The state’s production of corpses actually strengthens the resolve of those who contend against Nigeria and what it stands for. It sustains the argument that the state has no commitment to the defense of the aspirations of its presumed citizens, only to their dehumanization. The killings offer ammunition to curators who parlay gory images of corpses and maimed humanity into a narrative that indicts the state.

President Buhari’s challenge is to start living up to the precept in his inaugural speech. He should speak and act like the president of all Nigerians, not in the hectoring tone of a conqueror willing to crush dissenters into line.

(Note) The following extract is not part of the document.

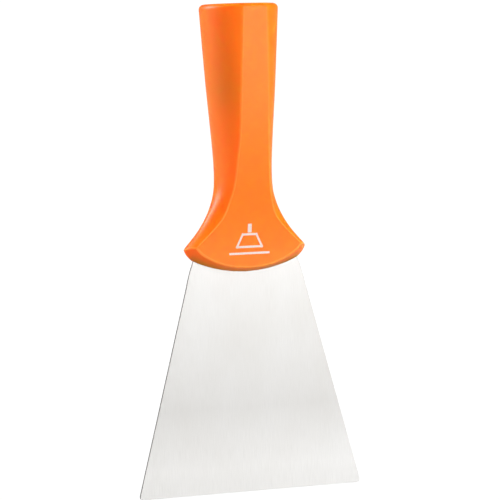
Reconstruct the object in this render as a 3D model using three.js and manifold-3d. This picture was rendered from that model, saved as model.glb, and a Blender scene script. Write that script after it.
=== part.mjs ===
// Flexible putty knife: one sheet of hardened stainless steel, held in a one-piece moulded
// handle whose end is a threaded socket for an extension pole.
//
// Millimetres. +Z runs up from the working edge to the handle's end, +X along the working
// edge, and the front face looks towards -Y. The origin is the middle of the working edge.

import * as THREE from 'three';
import { mergeVertices } from 'three/addons/utils/BufferGeometryUtils.js';
import Module from 'manifold-3d';

const wasm = await Module();
wasm.setup();

// ---- Driving dimensions -------------------------------------------------------------

const FIT_GAP = 0.3; // clearance between pieces that touch

// Blade, as half an outline
const EDGE_WIDTH = 100; // the working edge
const BLADE_THICKNESS = 0.8;
const SIDE_TAPER = 0.28; // half-width lost per millimetre of height
const EDGE_CORNER = 1.8;
const SHOULDER_Z = 83; // the straight side ends here and the rounded shoulder starts
const SHOULDER_BEND = { x: 25.5, z: 88.5 };
const HEAD_ENTRY = { x: 23.4, z: 93.6 }; // where the sheet's side meets the head
const FLEX_Z = 75.7; // the flexing leaf turns about a line at this height
const FLEX_RELIEF = 0.15; // each half of the sheet stops this far from that line

// Tang: the part of the sheet inside the handle
const TANG_SHOULDER = { x: 20.5, z: 97 };
const TANG_NECK = { x: 6.5, z: 119 };
const TANG_TOP_Z = 140;
const ANCHOR_HOLES = [
  { x: 0, z: 104.5, radius: 3.5 },
  { x: -12, z: 100.5, radius: 2.5 },
  { x: 12, z: 100.5, radius: 2.5 },
  { x: 0, z: 122, radius: 2.5 },
  { x: 0, z: 133, radius: 2.5 },
];
const STUD_LENGTH = 4; // a moulded stud bridges the tang's slot through each hole
const SLOT_SIDE_GAP = 0.38; // measured along X, which leaves the fit gap square to the tapers

// Handle: an oval section, as [height, size] pairs
const HALF_WIDTHS = [[84, 40], [91, 34], [98.3, 27.2], [106, 20.2], [114, 15.15],
  [122, 12.2], [134, 11.6], [165, 13.9], [196, 16]];
const HALF_DEPTHS = [[84, 10], [99, 9.2], [106, 7.9], [112, 7.95], [120, 10.35],
  [130, 12.35], [160, 14.6], [196, 16]];
// The flats on the front and the back, as [height, distance from the middle plane]
const FLAT_DEPTHS = [[84, 3.95], [100, 4.2], [112, 5.75], [126, 8.9], [150, 12.25],
  [196, 15.15]];
const HANDLE_BASE_Z = 84;
const FLARE_TOP_Z = 130;
const HANDLE_TOP_Z = 196;
const RIM_RADIUS = 2;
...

I hope he realizes, before Nigeria is consumed by fire stoked by state violence, that there are severe limits to the deployment of force in the formation of a national community. He ought to recognize that there are solid reasons why many Nigerians are disaffected with the idea of Nigeria. Even when one disagrees with agitators for separatism, one is nevertheless aware that the agitations are not merely evidence of mischief or irrationality. Certainly the state exposes its own contradictions, and helps make the case for those who seek its dissolution, if its answer is always or frequently some visceral, gratuitous and excessive violence. In the end, graveyards and corpses do not a nation make. That’s why Mr. Buhari ought to order the military and other instruments of state power to be extremely cautious in their response to expressions of civic disaffection, including unarmed agitators for secession.

I am deeply troubled that some people are quick to display the images of bloodied bodies. Perhaps the goal is to trigger moral outrage. But the unintended consequence is the debasement and cheapening of human life. The Nigerian state must retreat from the business of transforming ostensible citizens into corpses; and those who question the state ought to check their habit of exhibiting gory images, as if without them we would not be convinced of the state’s impulse for violence.